The report includes the caveat that the PBGC anticipates growing uncertainty regarding the PBGC’s net financial position as time passes; it attributes that to uncertainty concerning future claims, premium income and investment returns on the portion of PBGC assets not matched to PBGC’s benefit liabilities.

But for now, at least, there is good news: the PBGC reports that between by FY 2019, its net financial position was more than three times higher than in FY 2018, improving from $2.4 billion to $8.7 billion. This net financial position includes assets of $128.1 billion and liabilities of $119.4 billion for the single-employer program at the beginning of the projection period.

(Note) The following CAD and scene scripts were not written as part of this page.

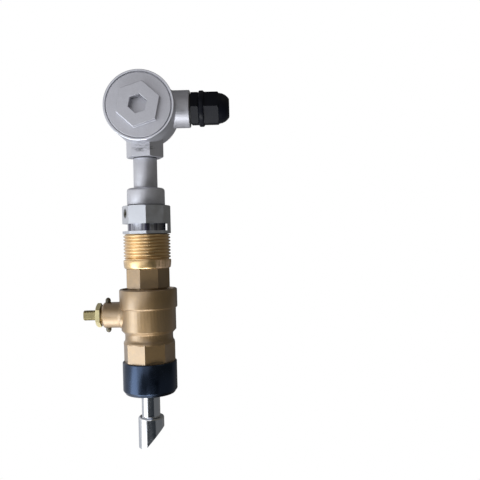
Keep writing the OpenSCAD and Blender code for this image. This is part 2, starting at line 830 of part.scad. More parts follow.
// The drum with its rounded back, drawn along the axis of the cover
module drum_outline() {
    r = drum_d / 2;
    rotate_extrude() polygon(concat(
        [[0, -drum_back]],
        arc(r - drum_round, drum_round - drum_back, drum_round, -90, 0, 7),
        [[r, drum_front - rim_edge], [r - rim_edge, drum_front], [0, drum_front]]
    ));
}

module port_outline() {
    r = port_d / 2;
    foot = sqrt(pow(drum_d / 2, 2) - pow(r, 2)) - 0.5;
    rotate_extrude() polygon(concat(
        [[0, 0], [r + port_flare, 0], [r + port_flare, foot]],
        [[r + port_flare * 0.3, foot + port_flare], [r, foot + port_flare * 2]],
        [[r, port_reach - fine_edge], [r - fine_edge, port_reach], [0, port_reach]]
    ));
}

module terminal_box() {
    space_r = space_d / 2;
    color(CAST_ALUMINIUM) difference() {
        union() {
            difference() {
                union() {
                    along_cover() drum_outline();
                    along_gland() port_outline();
                    turned_prism(boss_af, 6, z_box, z_drum - drum_d / 4, boss_edge, 0, boss_turn);
                }
                along_cover() rod_z(back_wall - drum_back, drum_front + over, space_r);
                along_cover() rod_z(shoulder, drum_front + over, mouth_r);
                along_cover() rod_z(cover_face - cover_gap_h, drum_front + over, mouth_r + cover_gap_w);
            }
            along_cover() translate([0, z_block + block_h / 2 - z_drum, 0])
                rod_z(-drum_back + 1, -block_back, post_d / 2);
        }
        along_gland() rod_z(0, port_reach + over, gland_thread_d / 2 + fit_gap);
        rod_z(z_box - over, z_box + sleeve_thread_h + 0.2, sleeve_r + fit_gap);
        rod_z(z_box, z_space + 10, tube_r + fit_gap);
    }
}

// Puts its children on the front of each terminal, with Z pointing out of the block
module terminal_places() {
    for (i = [0 : terminals - 1])
        translate([(i - (terminals - 1) / 2) * block_w / terminals, block_front, z_block + block_h / 2])
            rotate([90, 0, 0]) children();
}

module terminal_block() {
    color(BLOCK_GREEN) difference() {
        translate([-block_w / 2, block_front, z_block]) cube([block_w, block_t, block_h]);
        terminal_places() rod_z(-terminal_hole_h, over, terminal_screw_d / 2 + 0.3);
        for (i = [1 : terminals - 1])
            translate([(i - terminals / 2) * block_w / terminals - 0.4, block_front - over, z_block - over])
                cube([0.8, over + 1.2, block_h + 2 * over]);
        rod_z(z_block - over, z_block + 2.05, lead_d / 2 + fit_gap);
    }
}

module terminal_screws() {
    color(STAINLESS) terminal_places() difference() {
        rod_z(-terminal_hole_h + 0.02, -1, terminal_screw_d / 2);
        translate([-terminal_screw_d, -0.4, -1.9]) cube([2 * terminal_screw_d, 0.8, 2]);
    }
}

// Screw cover: a plate with a skirt behind and a raised hexagon with a key socket in front
module box_cover() {
    hex_r = corner_r(cover_hex_af, 6);
    key_floor = cover_face + cover_hex_h - cover_key_h;
    color(CAST_ALUMINIUM) along_cover() difference() {
        union() {
            rotate_extrude() polygon([
                [0, cover_back], [cover_r - fine_edge, cover_back], [cover_r, cover_back + fine_edge],
                [cover_r, cover_face - cover_edge], [cover_r - cover_edge, cover_face], [0, cover_face]
            ]);
            rotate(cover_turn_deg) rod_hex(hex_r, cover_face - over, cover_face + cover_hex_h);
        }
        difference() {
            rod_z(cover_back - over, cover_face - cover_t, cover_r - cover_skirt_w);
            rod_z(key_floor - 2.4, cover_face, corner_r(cover_key_af, 6) + 3);
        }
        rotate(cover_turn_deg) rod_hex(corner_r(cover_key_af, 6), key_floor, cover_face + cover_hex_h + over);
    }
}

module rod_hex(r, z0, z1) {
    translate([0, 0, z0]) cylinder(r = r, h = z1 - z0, $fn = 6);
}

module cover_seal_ring() {
    major_r = mouth_r - seat_gap - cover_ring_cs / 2;
    color(RUBBER) along_cover() translate([0, 0, cover_back - seat_gap - cover_ring_cs / 2])
        rotate_extrude() translate([major_r, 0]) circle(d = cover_ring_cs, $fn = 24);
}

module gland_washer() {
    color(RUBBER) along_gland()
        tube_z(port_reach, gland_hex, gland_af / 2 - 0.5, gland_thread_d / 2 + fit_gap);
}

module gland_body() {
    neck_r = gland_neck_d / 2;
    color(NYLON) along_gland() difference() {
        union() {
            rod_z(port_reach - gland_thread_h, gland_hex + 0.5, gland_thread_d / 2);
            turned_prism(gland_af, 6, gland_hex, gland_neck, edge, edge, gland_turn);
            rotate_extrude() polygon([
                [0, gland_neck - 0.5], [neck_r, gland_neck - 0.5], [neck_r, gland_neck_end - 1],
                [neck_r - 1, gland_neck_end], [0, gland_neck_end]
            ]);
        }
        rod_z(port_reach - gland_thread_h - over, gland_neck_end + over, cable_d / 2 + 1);
        rod_z(gland_seal_end - gland_seal_h - 0.05, gland_neck_end + over, gland_bore_d / 2);
    }
}

module gland_seal() {
    r = gland_bore_d / 2 - 0.1;
    foot = gland_seal_end - gland_seal_h;
    color(RUBBER) along_gland() difference() {
        rotate_extrude() polygon([
            [0, foot], [r, foot], [r, gland_neck_end], [r - 1.2, gland_seal_end], [0, gland_seal_end]
        ]);
        rod_z(foot - over, gland_seal_end + over, cable_d / 2);
    }
}

// Dome nut: round flange, hexagon and dome, hollow over the neck and the seal
module gland_nut() {
    mouth = gland_mouth_d / 2;
    flange_r = gland_flange_d / 2;
    dome_r = gland_af / 2;
    seal_r = gland_bore_d / 2;
    color(NYLON) along_gland() difference() {
        union() {
            rotate_extrude() polygon([
                [0, gland_nut_in], [flange_r - 0.8, gland_nut_in], [flange_r, gland_nut_in + 0.8],
                [flange_r, gland_nut_hex - 0.8], [flange_r - 0.8, gland_nut_hex], [0, gland_nut_hex]
            ]);
            turned_prism(gland_af, 6, gland_nut_hex - 0.1, gland_dome, 0, 2 * edge, gland_turn);
            rotate_extrude() polygon([
                [0, gland_dome - over], [dome_r, gland_dome - over], [dome_r, gland_dome],
                [dome_r - 0.7, gland_dome + gland_dome_h * 0.35], [dome_r - 2.2, gland_dome + gland_dome_h * 0.65],
                [dome_r - 4.2, gland_dome + gland_dome_h * 0.87], [mouth + 1, gland_end], [0, gland_end]
            ]);
        }
        rod_z(gland_nut_in - over, gland_neck_end + 0.5, gland_neck_d / 2 + run_gap);
        rod_z(gland_nut_in, gland_seal_end + seat_gap, seal_r + seat_gap);
        rod_z(gland_nut_in, gland_end + over, mouth);
    }
}

weld_base();
valve_body();
valve_end();
seat_lower();
seat_upper();
ball();
spindle();
spindle_packing();
spindle_gland_nut();
stop_pins();
threaded_nipple();
probe_holder();
holder_seal_rings();
clamp_collet();
thrust_ring();
packing_nut();
grub_pad();
grub_screw();
probe_tube();
probe_head();
piezo_disc();
backing_block();
signal_lead();
neck_sleeve();
neck_seal();
terminal_box();
terminal_block();
terminal_screws();
box_cover();
cover_seal_ring();
gland_washer();
gland_body();
gland_seal();
gland_nut();
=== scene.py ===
# Looks of an insertion ultrasonic flow sensor on its ball valve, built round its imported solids.
# Places are in metres, and sizes that a maker would name are in millimetres.

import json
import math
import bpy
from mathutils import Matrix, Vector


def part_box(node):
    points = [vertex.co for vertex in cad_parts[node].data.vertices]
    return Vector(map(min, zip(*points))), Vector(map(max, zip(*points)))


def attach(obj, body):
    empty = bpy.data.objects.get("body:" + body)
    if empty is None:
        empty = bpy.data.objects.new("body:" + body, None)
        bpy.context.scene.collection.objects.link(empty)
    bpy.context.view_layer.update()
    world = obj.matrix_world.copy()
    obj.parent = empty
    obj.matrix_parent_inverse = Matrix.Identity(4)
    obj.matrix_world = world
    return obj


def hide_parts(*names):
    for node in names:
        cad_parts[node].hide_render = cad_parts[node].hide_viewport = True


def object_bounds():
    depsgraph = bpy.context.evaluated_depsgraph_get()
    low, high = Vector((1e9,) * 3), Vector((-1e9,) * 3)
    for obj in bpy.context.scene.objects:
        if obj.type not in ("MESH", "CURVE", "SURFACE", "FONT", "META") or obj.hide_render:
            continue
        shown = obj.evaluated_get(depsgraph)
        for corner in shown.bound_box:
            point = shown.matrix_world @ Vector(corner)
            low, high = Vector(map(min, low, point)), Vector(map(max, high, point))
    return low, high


bl_info = {
    "name": "Insertion flow sensor",
    "version": (1, 0, 0),
    "blender": (4, 5, 0),
    "location": "View3D > Sidebar > Flow sensor",
    "description": "Finishes and fine pieces of an ultrasonic flow probe on its ball valve",
    "category": "Object",
}

import bmesh
import bpy
from bpy.props import FloatProperty, FloatVectorProperty, PointerProperty, StringProperty
from mathutils import Matrix, Vector

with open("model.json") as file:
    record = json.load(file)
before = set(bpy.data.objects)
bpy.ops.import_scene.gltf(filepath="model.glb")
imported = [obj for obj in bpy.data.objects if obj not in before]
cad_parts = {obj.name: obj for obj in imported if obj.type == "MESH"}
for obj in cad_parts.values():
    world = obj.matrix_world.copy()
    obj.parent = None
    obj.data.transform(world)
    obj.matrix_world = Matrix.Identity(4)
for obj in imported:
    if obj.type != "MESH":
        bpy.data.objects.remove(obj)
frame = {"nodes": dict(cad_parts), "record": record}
CAD_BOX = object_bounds()
MM = 0.001


def low_corner(node):
    """Lowest corner of a solid, in millimetres."""
    return Vector(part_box(node)[0]) / MM


def high_corner(node):
    """Highest corner of a solid, in millimetres."""
    return Vector(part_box(node)[1]) / MM


# Settings

def millimetres(name, description, default, low=0.0, high=100.0):
    return FloatProperty(
        name=name, description=description + ", in millimetres", default=default, min=low, max=high)


def watts(name, description, default):
    return FloatProperty(
        name=name, description="Power of " + description + ", in watts", default=default, min=0.0)


def hex_colour(name, description, default):
    return StringProperty(
        name=name, description=description + ", as an sRGB hex value", default=default, maxlen=6)


class NippleSizes(bpy.types.PropertyGroup):
    """Brass nipple with its coarse thread, which the solid leaves plain."""

    thread_d: millimetres("Thread", "Outside diameter of the thread", 44.0)
    pitch: millimetres("Pitch", "Pitch of the thread", 3.0, 1.0, 6.0)
    depth: millimetres("Depth", "Depth of the thread", 1.5, 0.3, 3.0)
    collar_h: millimetres("Collar", "Height of the collar", 8.3)
    bore_d: millimetres("Bore", "Bore of the nipple", 26.0)
    socket_d: millimetres("Socket", "Bore that takes the holder's spigot", 35.7)
    pipe_d: millimetres("Pipe thread", "Diameter of the thread inside the valve", 33.2)


class SpindleSizes(bpy.types.PropertyGroup):
    """Valve spindle with its threaded stud."""

    stud_d: millimetres("Stud", "Outside diameter of the stud", 9.6)
    flats: millimetres("Flats", "Width across the two flats of the stud", 6.8)
    pitch: millimetres("Pitch", "Pitch of the stud's thread", 1.25, 0.5, 3.0)
    depth: millimetres("Depth", "Depth of the stud's thread", 0.5, 0.1, 1.0)
    shaft_d: millimetres("Shaft", "Diameter of the shaft", 12.0)
    shaft_out: millimetres("Shaft outside", "Length of the plain shaft outside the gland nut", 1.4)
    collar_w: millimetres("Collar", "Width of the collar inside the bonnet", 3.0)
    tang_w: millimetres("Tang", "Width of the tang in the ball", 6.9)


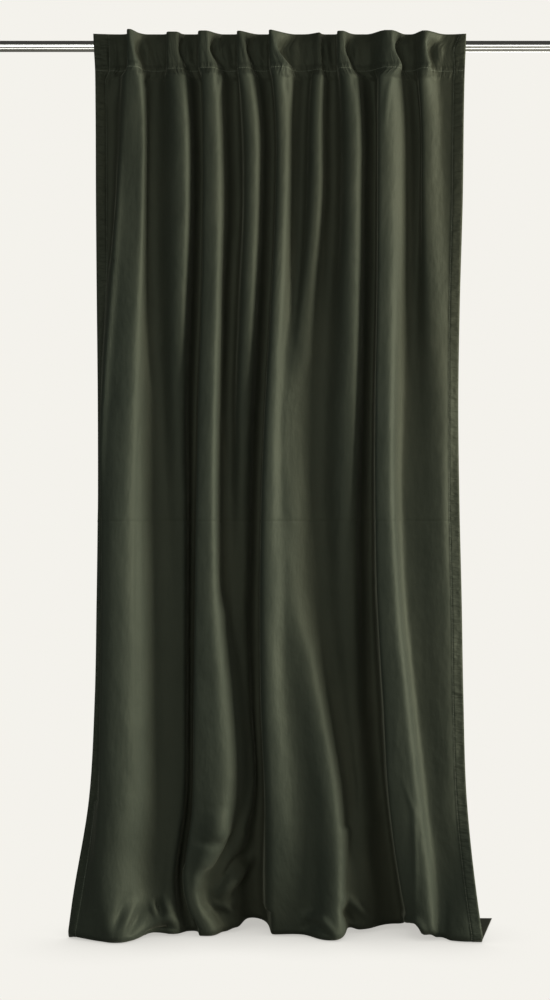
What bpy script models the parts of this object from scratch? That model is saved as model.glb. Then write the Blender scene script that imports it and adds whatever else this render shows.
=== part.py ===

The PBGC attributes the improvement largely to lower claims and higher premiums than expected; in addition, updated single-employer plan data has resulted in claims and premiums being projected at higher levels than one year ago. The overall result, says the report, is an improvement in the projected net financial position of $5.2 billion.

And the report projects a positive balance for the single-employer program in the 2020s. In FY 2029 it expects that the single-employer program will have: 

  • new claims of $15.2 billion;
  • premiums received of $46.8 billion
  • a mean projected present value net financial position of $46.3 billion, an increase of $19.6 billion from the comparable numbers in the FY 2018 report; and
  • in terms of the expected future value—the nominal value—a mean projected net financial position in FY 2029 of $57.7 billion.

Multiemployer Program

The PBGC’s Multiemployer Program is projected to run out of money by the end of FY 2026. This is one fiscal year later than was projected in the FY 2018 Projections Report; the PBGC attributes this short-term improvement to the enactment of legislation to provide federal funding for the United Mine Workers Plan. 

Even so, the report says that out of approximately 1,400 insured multiemployer plans, 124  say they will run out of money within 20 years. When that happens, they will call on the PBGC to provide financial assistance to enable the plan to pay benefits at the guarantee level. 

The FY 2019 net financial position for the multiemployer program was –$65.2 billion. The deficit is expected to grow in the future and the uncertainty around the financial position increases, as reflected in the report’s widening cone of results, the PBGC notes. 
This year’s mean projected net financial position for FY 2029 is –$82.3 billion (expressed as a present value (PV) as of Sept. 30, 2019). 
Further, says the PBGC, if the FY 2029 mean net financial position of negative $82.3 billion is expressed in the nominal value, as of Sept 30, 2029 it would stand at –$100.7 billion. 

The PBGC bases the expectations regarding the worsening of the deficit to a “considerable decline” in the projected investment returns on plan assets and the discount rate used to value the liabilities. Further, it expects that more multiemployer plans will become insolvent and need financial assistance.